There is visibly a pattern emerging in China which we have seen in authoritarian regimes before. Bad news is quashed and denied. The Chinese Communist party is secretive by nature, and regards itself as accountable to nobody. This has been exacerbated by Xi Jinping’s concentration of power. Officials are afraid to pass bad news up the food chain, preferring to tell the emperor what he wants to hear. In democracies, bad news travels to the top quickly. In autocracies, less so.
Britain has an especially pressing reason to pay attention to events at the Chinese power plant. The Chinese and French firms are also collaborating on the £22 billion Hinkley Point nuclear plant now under construction in Somerset, which will use the same technology.
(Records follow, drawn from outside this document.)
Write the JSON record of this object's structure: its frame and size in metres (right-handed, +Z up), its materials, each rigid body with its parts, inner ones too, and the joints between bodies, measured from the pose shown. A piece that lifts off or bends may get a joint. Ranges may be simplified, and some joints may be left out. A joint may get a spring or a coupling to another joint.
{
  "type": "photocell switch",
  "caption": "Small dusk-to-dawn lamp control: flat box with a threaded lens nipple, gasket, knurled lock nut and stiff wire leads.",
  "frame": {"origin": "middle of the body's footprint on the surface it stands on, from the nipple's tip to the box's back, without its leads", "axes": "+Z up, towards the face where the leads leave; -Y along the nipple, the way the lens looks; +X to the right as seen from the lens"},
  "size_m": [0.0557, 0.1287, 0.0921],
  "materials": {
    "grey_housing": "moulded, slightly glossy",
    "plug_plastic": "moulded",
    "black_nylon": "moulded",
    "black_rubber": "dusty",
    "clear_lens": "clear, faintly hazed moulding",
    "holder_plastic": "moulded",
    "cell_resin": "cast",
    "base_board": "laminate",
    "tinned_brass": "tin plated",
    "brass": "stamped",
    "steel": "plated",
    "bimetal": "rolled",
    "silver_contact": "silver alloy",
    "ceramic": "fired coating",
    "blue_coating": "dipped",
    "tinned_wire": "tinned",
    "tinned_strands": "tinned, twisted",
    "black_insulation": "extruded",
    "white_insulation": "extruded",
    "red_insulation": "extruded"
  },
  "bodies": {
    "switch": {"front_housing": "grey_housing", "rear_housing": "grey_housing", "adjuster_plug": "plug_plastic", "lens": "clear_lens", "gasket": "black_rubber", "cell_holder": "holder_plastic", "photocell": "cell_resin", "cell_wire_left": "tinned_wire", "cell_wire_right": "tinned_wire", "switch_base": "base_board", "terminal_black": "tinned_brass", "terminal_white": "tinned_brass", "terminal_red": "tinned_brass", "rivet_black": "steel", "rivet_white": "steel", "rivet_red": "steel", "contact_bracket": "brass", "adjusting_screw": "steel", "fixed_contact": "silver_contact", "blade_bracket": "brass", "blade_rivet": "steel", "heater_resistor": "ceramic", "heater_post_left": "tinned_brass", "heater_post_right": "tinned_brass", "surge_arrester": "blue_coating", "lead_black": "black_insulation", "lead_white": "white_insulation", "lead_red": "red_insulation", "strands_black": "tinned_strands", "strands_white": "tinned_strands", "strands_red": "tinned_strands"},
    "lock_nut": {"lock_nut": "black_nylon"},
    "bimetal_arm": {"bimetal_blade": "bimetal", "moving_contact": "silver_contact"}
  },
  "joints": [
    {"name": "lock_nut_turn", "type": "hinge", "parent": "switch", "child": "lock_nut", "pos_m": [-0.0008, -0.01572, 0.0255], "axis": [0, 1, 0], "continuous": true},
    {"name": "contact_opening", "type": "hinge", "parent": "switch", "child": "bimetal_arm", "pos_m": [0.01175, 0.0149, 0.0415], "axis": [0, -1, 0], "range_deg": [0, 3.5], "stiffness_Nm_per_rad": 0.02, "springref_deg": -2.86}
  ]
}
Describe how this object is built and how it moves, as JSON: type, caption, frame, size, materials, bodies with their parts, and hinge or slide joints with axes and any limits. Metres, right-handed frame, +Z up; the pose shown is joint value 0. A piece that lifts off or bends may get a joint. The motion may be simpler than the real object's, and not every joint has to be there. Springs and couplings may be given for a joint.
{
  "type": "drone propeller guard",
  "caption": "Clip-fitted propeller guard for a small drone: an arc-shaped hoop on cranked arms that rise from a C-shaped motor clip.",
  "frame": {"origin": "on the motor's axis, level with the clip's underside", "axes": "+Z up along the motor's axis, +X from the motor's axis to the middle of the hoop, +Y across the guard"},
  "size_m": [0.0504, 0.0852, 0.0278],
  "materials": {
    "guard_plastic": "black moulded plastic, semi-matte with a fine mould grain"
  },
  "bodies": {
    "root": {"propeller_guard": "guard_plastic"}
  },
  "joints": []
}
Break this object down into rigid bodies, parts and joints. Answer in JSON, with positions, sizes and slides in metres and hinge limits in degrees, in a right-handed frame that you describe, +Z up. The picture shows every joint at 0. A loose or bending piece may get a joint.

A second joint project in Suffolk has yet to begin construction. The Chinese firm is also angling to build its own reactor at Bradwell in Essex – the first Chinese-designed plant outside its own borders, with Beijing wanting to widen markets for its nuclear technology.
Allowing the Chinese firm which has close links to the Communist party to play such a crucial role in such a sensitive part of Britain’s most critical infrastructure was always foolhardy. It looks even more so in the light of the CCP’s behaviour at Taishan. The party is so wilfully lacking in transparency that it should never be in charge of a nuclear power plant in its own country, let alone on the coast of Britain. The British government has the power to do something about it. The question is whether it has the will.